Tagged as:   Historic Sites , Mexico , history

La Piedra Lisa

On March 8, 2014, the Anza Society, in conjunction with Mayor Vidal Vasquez Chacon of Arizpe, Sonora, and other Mexican community leaders (Jesus Lauro Escalante Peña, Guillermo Molina Paz, Jose Terran, Jose Delgado Ortega, Mario Bustamante Tapia, C. Ramon Acedo Burrola) made history while holding their 19th Annual Conference in Banámichi, Sonora, Mexico.

Phil Valdez Jr., president of the Anza Society, along with the board, Anza Society members and scholars attended ribbon cutting ceremonies in nearby Arizpe and La Piedra Lisa. Under blue skies, approximately 115 people were on hand to see the unveiling of historic Anza Trail signs in front of Arizpe’s old adobe church, Nuestra Señora de la Asuncion, which was begun in 1646 by Jesuits and completed in 1756.

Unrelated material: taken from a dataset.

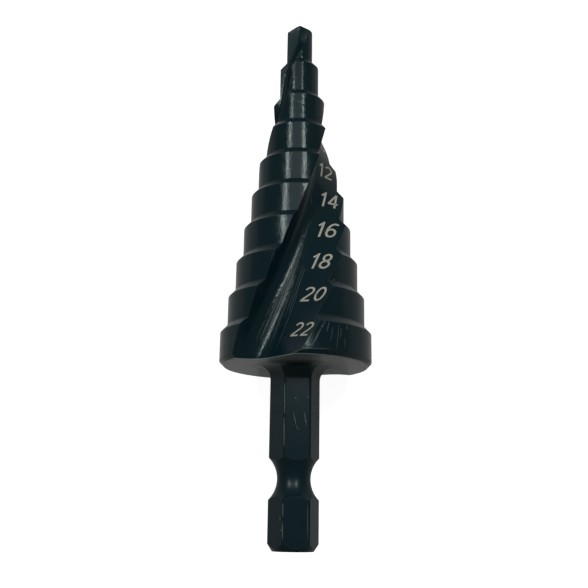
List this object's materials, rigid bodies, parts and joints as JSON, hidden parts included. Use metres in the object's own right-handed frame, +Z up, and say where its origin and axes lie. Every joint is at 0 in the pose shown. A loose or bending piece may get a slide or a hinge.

Arizpe was Anza’s home and the place where he is buried (inside the church, currently undergoing major art conservation and construction repairs). Local students from the Alvaro Velazco Rodriguez Elementary School performed Sonoran dances at the outdoor event.

Later that afternoon, the officials, in the presence of locals and Anza Society members, unveiled two more signs mounted in a beautiful stand-alone rectangular rock wall at La Piedra Lisa. This area in the local mountains was where Anza and his troops were attacked by Apaches from above while traveling in a narrow canyon along an arroyo trail. Locals and tourists stood on top of the spectacular historic viewpoint to see where Anza survived being shot with an arrow on route to Tubac (present-day Arizona).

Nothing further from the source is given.